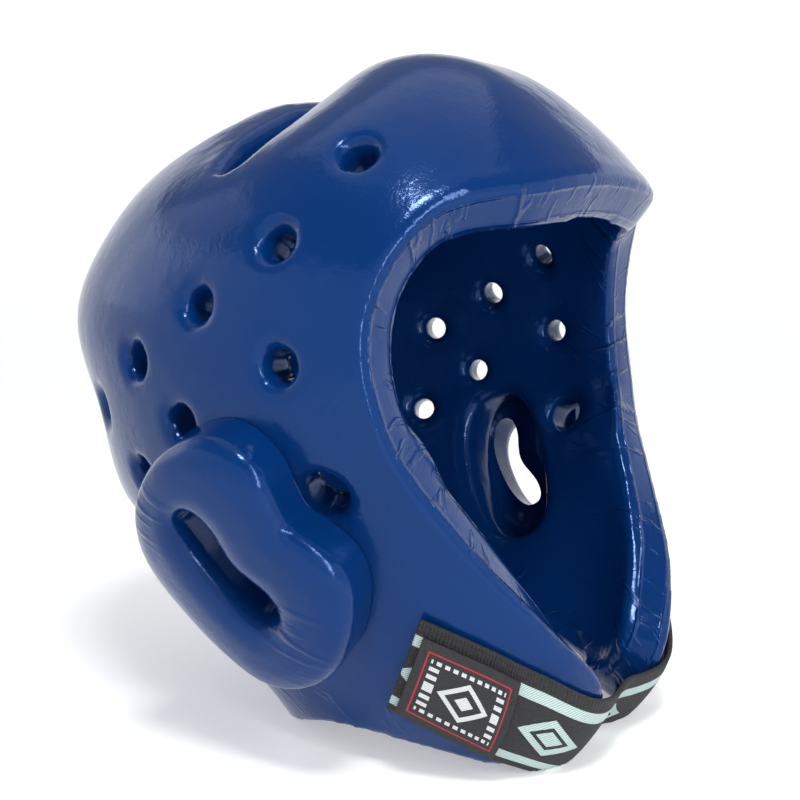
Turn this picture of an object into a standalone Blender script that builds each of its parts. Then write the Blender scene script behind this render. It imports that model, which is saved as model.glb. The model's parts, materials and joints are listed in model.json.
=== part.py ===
"""Kickboxing head guard of dipped foam, standing on its jaw flaps and its nape.

Everything is drawn in the worn frame: the origin is the middle of the head at ear level, the face
looks along -Y, the crown is +Z and the wearer's left is +X. One empty, worn_frame, leans the guard
back until jaw and nape touch the floor, and puts the middle of its footprint at the origin.
"""
import math

import bmesh
import bpy
import numpy as np
from mathutils import Matrix

# Driving sizes of the foam shell, in metres: how far its outer face lies from the middle of the head
CROWN_HEIGHT = 0.128
FRONT_REACH = 0.108
SIDE_REACH = 0.107
BACK_REACH = 0.122
FOAM = 0.020
RIM_ROUND = 0.004
SETTLE = 0.0028

# Round vents and crown slots
VENT_RADIUS = 0.0062
VENT_LIP = 0.0042
SLOT_WIDTH = 0.021
SLOT_LIP = 0.0050
SLOT_CORNER = 0.007
# Shares of a lip: how wide its cutter opens past it, and how far the cutter stands clear of the foam
LIP_FLARE = 1.9
PLUG_REACH = 3.0

# Ear pads, and the opening in the shell behind each of them. bend: share of the slot's width.
# centre: shares of PAD_SIZE backwards and upwards from the pad's middle
PAD_SIZE = 0.046
PAD_RISE = 0.020
PAD_GAP = 0.0006
PAD_POLAR = 106.0
PAD_TURN = 101.5
PAD_FACES_DOWN = 20.0
PAD_FACES_FORWARD = 3.0
EAR_SLOT_LENGTH = 0.046
EAR_SLOT_WIDTH = 0.016
EAR_SLOT_LEAN = 20.0
EAR_SLOT_BEND = 0.12
EAR_SLOT_CENTRE = (-0.055, 0.02)
EAR_OPENING_LENGTH = 0.068
EAR_OPENING_WIDTH = 0.034
EAR_OPENING_LEAN = 10.0
EAR_OPENING_CENTRE = (-0.17, -0.10)
EAR_LIP = 0.004

# Chin strap, its woven label and the patch at its other end. The margin is a share of the strap's width
STRAP_WIDTH = 0.041
STRAP_THICK = 0.0018
STRAP_CLEARANCE = 0.0014
LABEL_LENGTH = 0.045
LABEL_THICK = 0.0012
PATCH_LENGTH = 0.040
SEWN_MARGIN = 0.03
LAYER_GAP = 0.0006

# Outer face of the shell. polar: degrees from the crown. front, side, back: shares of the reach there
SECTIONS = [
    # polar, front, side, back
    (0, 1.000, 1.000, 1.000),
    (25, 1.120, 0.985, 1.135),
    (45, 1.087, 1.095, 1.180),
    (60, 1.073, 1.097, 1.210),
    (75, 1.066, 1.055, 1.055),
    (90, 1.000, 1.003, 1.015),
    (105, 0.949, 0.930, 0.930),
    (120, 0.929, 0.909, 0.906),
    (135, 0.966, 0.945, 0.936),
    (150, 1.048, 1.026, 0.996),
    (165, 1.062, 1.055, 1.045),
    (180, 1.030, 1.030, 1.030),
]
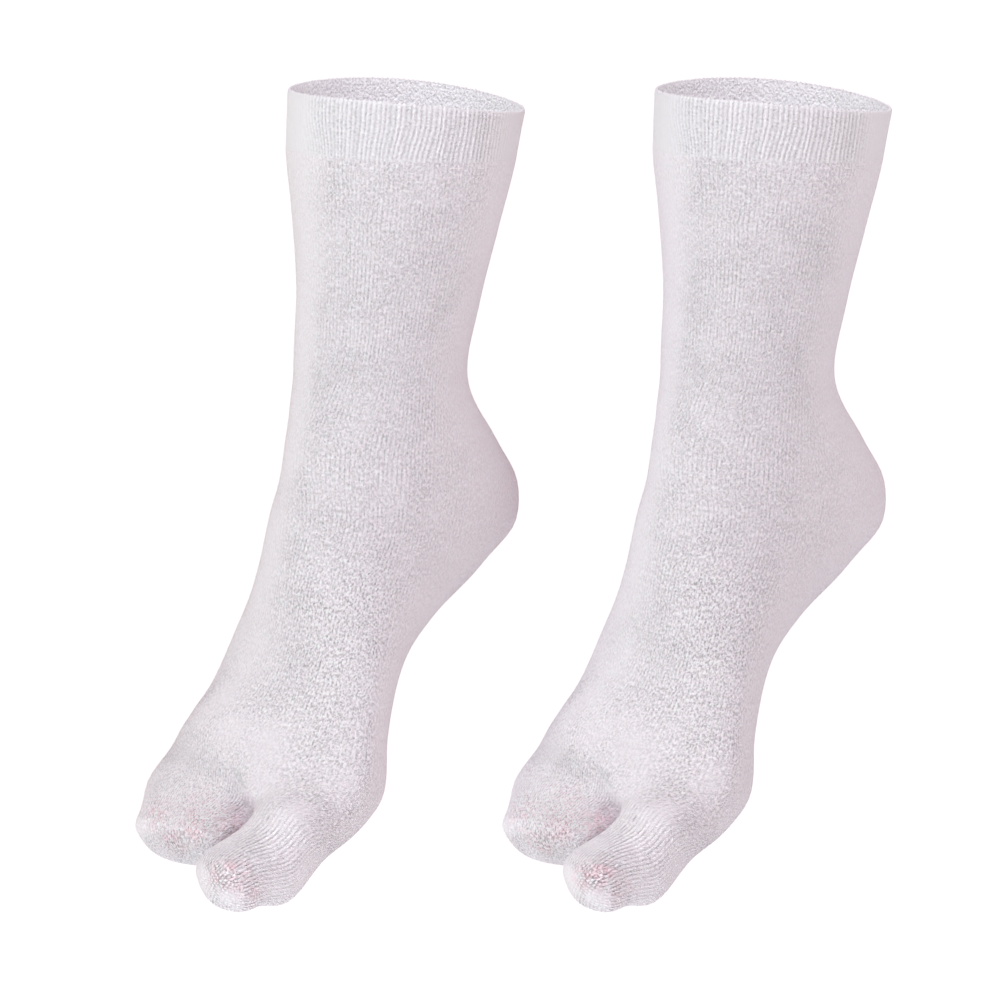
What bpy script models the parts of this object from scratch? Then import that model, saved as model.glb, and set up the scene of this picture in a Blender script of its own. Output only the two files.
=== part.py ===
"""Pair of tabi socks in white knitted cotton, filled out as if worn, with nobody in them.

Metres, +Z up. The two socks stand side by side along X, each turned the same way. The origin
lies midway between the centres of the two leg openings.
"""

import math
from collections import namedtuple

import bmesh
import bpy
import numpy as np
from mathutils import Matrix

MM = 0.001

# Cloth, in millimetres
KNIT_WALL = 1.0  # plain knit of the leg and foot
CUFF_WALL = 1.6  # the cuff is folded double
CROWN = 0.7  # height of the cuff's round folded edge
RIB_DEPTH = 0.4
SEAM_GAP = 0.3

# Knitting: each wale is one upright column of stitches
WALES = 144
CLEFT = 20  # wales from the middle of the inner side to the cleft, on the front and on the sole
WEB_WALES = 12  # wales across the web of the cleft, front to sole
CLEFT_WIDTH = 5.0  # wales on either side of the cleft over which the cloth reaches down into it

# Mesh
WALES_PER_COLUMN = 4
ROW_SPACING = 10.5
CAP_ANGLES = (30, 55, 75)  # degrees round the closed end of a toe pocket

# Placing, in millimetres and degrees
SPAN = 152.3  # between the two leg openings
TURN = 48.0  # the toes point this far to the left of straight ahead

# Rings round the sock, in millimetres and degrees. forward and height place a ring's centre,
# counted from the leg opening. lean tilts its plane from level towards the toes. front, back,
# inner and outer are its half-sizes. The rest stay at nought unless a ring names them: across
# moves a ring to the inner side, skew turns its inner side ahead of the outer one, twist rolls
# the instep towards the inner side, arch makes the sole shallower on the inner side, spread
# widens the inner wales at the outer ones' cost, and reach carries front and sole further towards
# the toes at the cleft. square is the power of the outline, 2 for an ellipse.
Ring = namedtuple(
    "Ring",
    "forward height lean front back inner outer across skew twist square arch spread reach",
    defaults=(0, 0, 0, 2.0, 0, 0, 0),
)
CUFF = {
    "opening": Ring(0, 0, 4, 50, 50, 49, 49, skew=2),
    "cuff foot": Ring(3, -23, 4, 48, 48, 48, 48, skew=-1),
}
TUBE = {
    "cuff foot": CUFF["cuff foot"],
    "calf": Ring(6, -50, 7, 44, 43, 43, 43),
    "shin": Ring(9, -83, 7, 41, 38, 36, 37),
    "ankle": Ring(13, -112, 8, 40, 37, 33, 34),
    "heel top": Ring(14, -134, 12, 42, 58, 33, 34),
    "heel back": Ring(14, -148, 14, 45, 72, 33, 34),
    "heel": Ring(15, -162, 16, 47, 73, 33, 34),
    "heel foot": Ring(20, -182, 18, 48, 55.5, 33, 34, square=2.1),
    "instep": Ring(34, -204, 20, 38, 42, 35, 36, twist=2, square=2.1, arch=0.1, spread=0.1),
    "waist": Ring(47, -226, 24, 28, 29, 38, 40, skew=2, twist=6, square=2.2, arch=0.1, spread=0.2),
    "forefoot": Ring(59, -248, 28, 22, 26, 43, 42, skew=4, twist=11, square=2.3, spread=0.35),
    "ball": Ring(71, -267, 32, 22, 34.5, 50, 44, skew=6, twist=16, square=2.3, spread=0.5),
    "toe root": Ring(
        84, -283.5, 40, 20, 24, 48.5, 47, skew=8, twist=18, square=2.3, spread=0.55, reach=7
    ),
}
BIG_TOE = {
    "joint": Ring(93, -297, 58, 14, 17, 17, 18.5, across=32, skew=4, twist=10),
    "knuckle": Ring(107, -305, 66, 12.5, 22.5, 16.5, 17, across=31, skew=4, twist=5),
    "pad": Ring(122, -308.5, 70, 9, 16.5, 16, 16.5, across=29, skew=6, square=2.4),
}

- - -

EXERCISE » Output every line above without altering anything.

ANSWER FOR THE TASK »
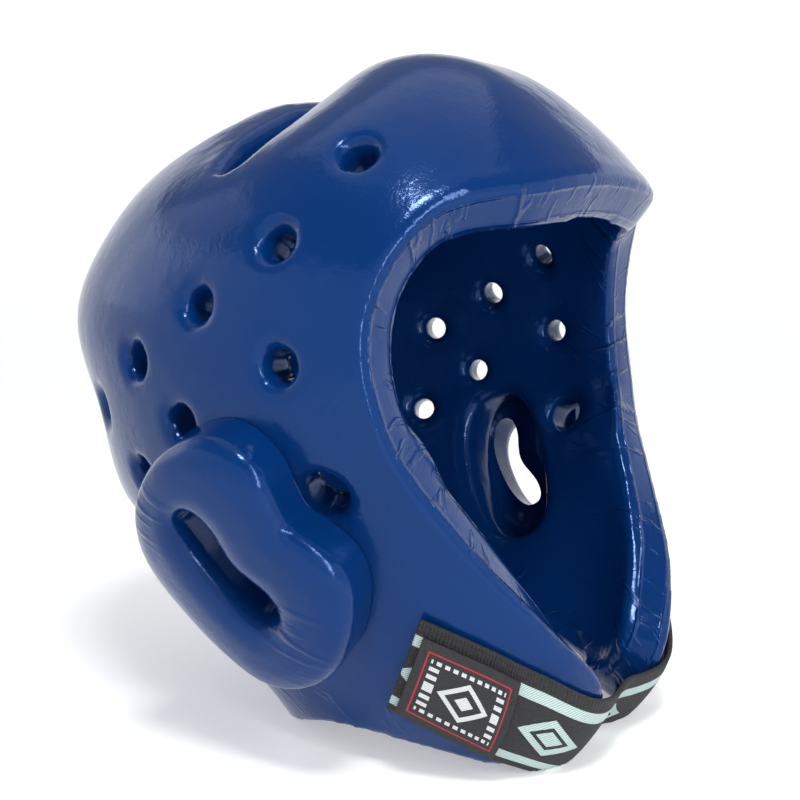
Turn this picture of an object into a standalone Blender script that builds each of its parts. Then write the Blender scene script behind this render. It imports that model, which is saved as model.glb. The model's parts, materials and joints are listed in model.json.
=== part.py ===
"""Kickboxing head guard of dipped foam, standing on its jaw flaps and its nape.

Everything is drawn in the worn frame: the origin is the middle of the head at ear level, the face
looks along -Y, the crown is +Z and the wearer's left is +X. One empty, worn_frame, leans the guard
back until jaw and nape touch the floor, and puts the middle of its footprint at the origin.
"""
import math

import bmesh
import bpy
import numpy as np
from mathutils import Matrix

# Driving sizes of the foam shell, in metres: how far its outer face lies from the middle of the head
CROWN_HEIGHT = 0.128
FRONT_REACH = 0.108
SIDE_REACH = 0.107
BACK_REACH = 0.122
FOAM = 0.020
RIM_ROUND = 0.004
SETTLE = 0.0028

# Round vents and crown slots
VENT_RADIUS = 0.0062
VENT_LIP = 0.0042
SLOT_WIDTH = 0.021
SLOT_LIP = 0.0050
SLOT_CORNER = 0.007
# Shares of a lip: how wide its cutter opens past it, and how far the cutter stands clear of the foam
LIP_FLARE = 1.9
PLUG_REACH = 3.0

# Ear pads, and the opening in the shell behind each of them. bend: share of the slot's width.
# centre: shares of PAD_SIZE backwards and upwards from the pad's middle
PAD_SIZE = 0.046
PAD_RISE = 0.020
PAD_GAP = 0.0006
PAD_POLAR = 106.0
PAD_TURN = 101.5
PAD_FACES_DOWN = 20.0
PAD_FACES_FORWARD = 3.0
EAR_SLOT_LENGTH = 0.046
EAR_SLOT_WIDTH = 0.016
EAR_SLOT_LEAN = 20.0
EAR_SLOT_BEND = 0.12
EAR_SLOT_CENTRE = (-0.055, 0.02)
EAR_OPENING_LENGTH = 0.068
EAR_OPENING_WIDTH = 0.034
EAR_OPENING_LEAN = 10.0
EAR_OPENING_CENTRE = (-0.17, -0.10)
EAR_LIP = 0.004

# Chin strap, its woven label and the patch at its other end. The margin is a share of the strap's width
STRAP_WIDTH = 0.041
STRAP_THICK = 0.0018
STRAP_CLEARANCE = 0.0014
LABEL_LENGTH = 0.045
LABEL_THICK = 0.0012
PATCH_LENGTH = 0.040
SEWN_MARGIN = 0.03
LAYER_GAP = 0.0006

# Outer face of the shell. polar: degrees from the crown. front, side, back: shares of the reach there
SECTIONS = [
    # polar, front, side, back
    (0, 1.000, 1.000, 1.000),
    (25, 1.120, 0.985, 1.135),
    (45, 1.087, 1.095, 1.180),
    (60, 1.073, 1.097, 1.210),
    (75, 1.066, 1.055, 1.055),
    (90, 1.000, 1.003, 1.015),
    (105, 0.949, 0.930, 0.930),
    (120, 0.929, 0.909, 0.906),
    (135, 0.966, 0.945, 0.936),
    (150, 1.048, 1.026, 0.996),
    (165, 1.062, 1.055, 1.045),
    (180, 1.030, 1.030, 1.030),
]
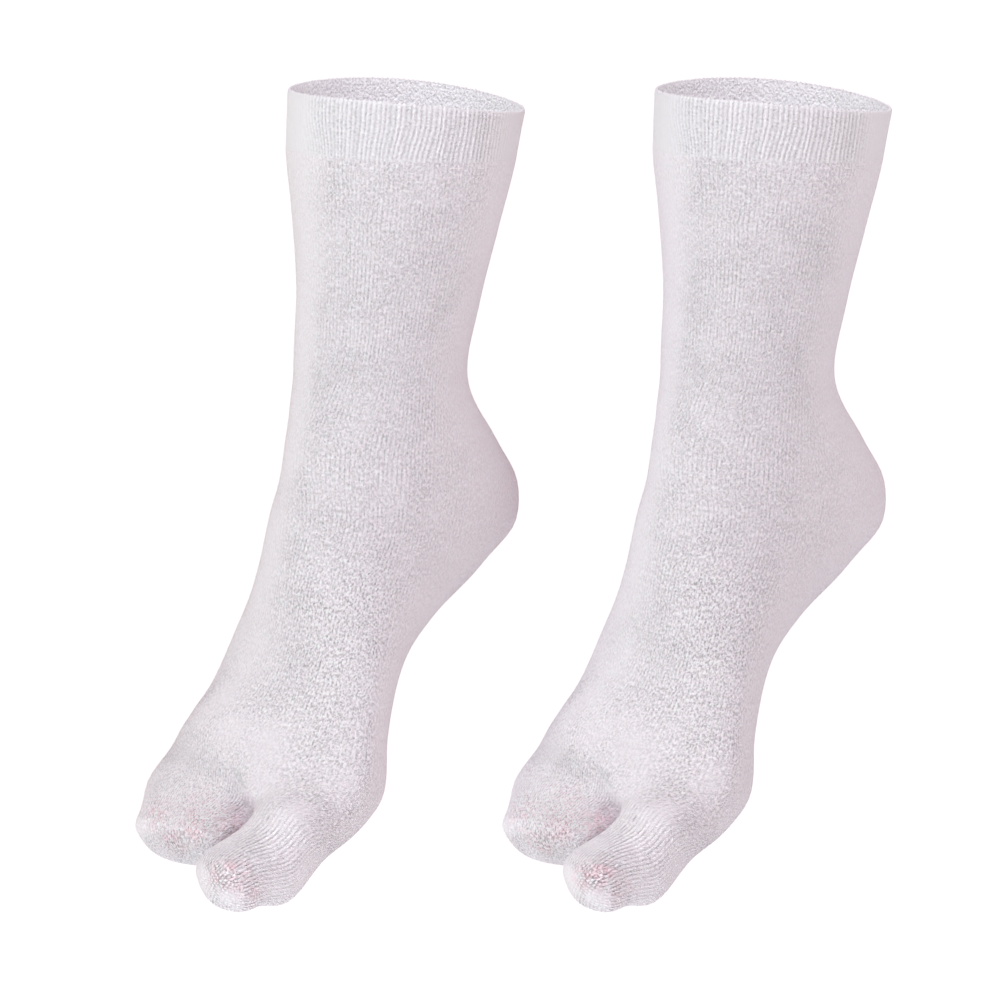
What bpy script models the parts of this object from scratch? Then import that model, saved as model.glb, and set up the scene of this picture in a Blender script of its own. Output only the two files.
=== part.py ===
"""Pair of tabi socks in white knitted cotton, filled out as if worn, with nobody in them.

Metres, +Z up. The two socks stand side by side along X, each turned the same way. The origin
lies midway between the centres of the two leg openings.
"""

import math
from collections import namedtuple

import bmesh
import bpy
import numpy as np
from mathutils import Matrix

MM = 0.001

# Cloth, in millimetres
KNIT_WALL = 1.0  # plain knit of the leg and foot
CUFF_WALL = 1.6  # the cuff is folded double
CROWN = 0.7  # height of the cuff's round folded edge
RIB_DEPTH = 0.4
SEAM_GAP = 0.3

# Knitting: each wale is one upright column of stitches
WALES = 144
CLEFT = 20  # wales from the middle of the inner side to the cleft, on the front and on the sole
WEB_WALES = 12  # wales across the web of the cleft, front to sole
CLEFT_WIDTH = 5.0  # wales on either side of the cleft over which the cloth reaches down into it

# Mesh
WALES_PER_COLUMN = 4
ROW_SPACING = 10.5
CAP_ANGLES = (30, 55, 75)  # degrees round the closed end of a toe pocket

# Placing, in millimetres and degrees
SPAN = 152.3  # between the two leg openings
TURN = 48.0  # the toes point this far to the left of straight ahead

# Rings round the sock, in millimetres and degrees. forward and height place a ring's centre,
# counted from the leg opening. lean tilts its plane from level towards the toes. front, back,
# inner and outer are its half-sizes. The rest stay at nought unless a ring names them: across
# moves a ring to the inner side, skew turns its inner side ahead of the outer one, twist rolls
# the instep towards the inner side, arch makes the sole shallower on the inner side, spread
# widens the inner wales at the outer ones' cost, and reach carries front and sole further towards
# the toes at the cleft. square is the power of the outline, 2 for an ellipse.
Ring = namedtuple(
    "Ring",
    "forward height lean front back inner outer across skew twist square arch spread reach",
    defaults=(0, 0, 0, 2.0, 0, 0, 0),
)
CUFF = {
    "opening": Ring(0, 0, 4, 50, 50, 49, 49, skew=2),
    "cuff foot": Ring(3, -23, 4, 48, 48, 48, 48, skew=-1),
}
TUBE = {
    "cuff foot": CUFF["cuff foot"],
    "calf": Ring(6, -50, 7, 44, 43, 43, 43),
    "shin": Ring(9, -83, 7, 41, 38, 36, 37),
    "ankle": Ring(13, -112, 8, 40, 37, 33, 34),
    "heel top": Ring(14, -134, 12, 42, 58, 33, 34),
    "heel back": Ring(14, -148, 14, 45, 72, 33, 34),
    "heel": Ring(15, -162, 16, 47, 73, 33, 34),
    "heel foot": Ring(20, -182, 18, 48, 55.5, 33, 34, square=2.1),
    "instep": Ring(34, -204, 20, 38, 42, 35, 36, twist=2, square=2.1, arch=0.1, spread=0.1),
    "waist": Ring(47, -226, 24, 28, 29, 38, 40, skew=2, twist=6, square=2.2, arch=0.1, spread=0.2),
    "forefoot": Ring(59, -248, 28, 22, 26, 43, 42, skew=4, twist=11, square=2.3, spread=0.35),
    "ball": Ring(71, -267, 32, 22, 34.5, 50, 44, skew=6, twist=16, square=2.3, spread=0.5),
    "toe root": Ring(
        84, -283.5, 40, 20, 24, 48.5, 47, skew=8, twist=18, square=2.3, spread=0.55, reach=7
    ),
}
BIG_TOE = {
    "joint": Ring(93, -297, 58, 14, 17, 17, 18.5, across=32, skew=4, twist=10),
    "knuckle": Ring(107, -305, 66, 12.5, 22.5, 16.5, 17, across=31, skew=4, twist=5),
    "pad": Ring(122, -308.5, 70, 9, 16.5, 16, 16.5, across=29, skew=6, square=2.4),
}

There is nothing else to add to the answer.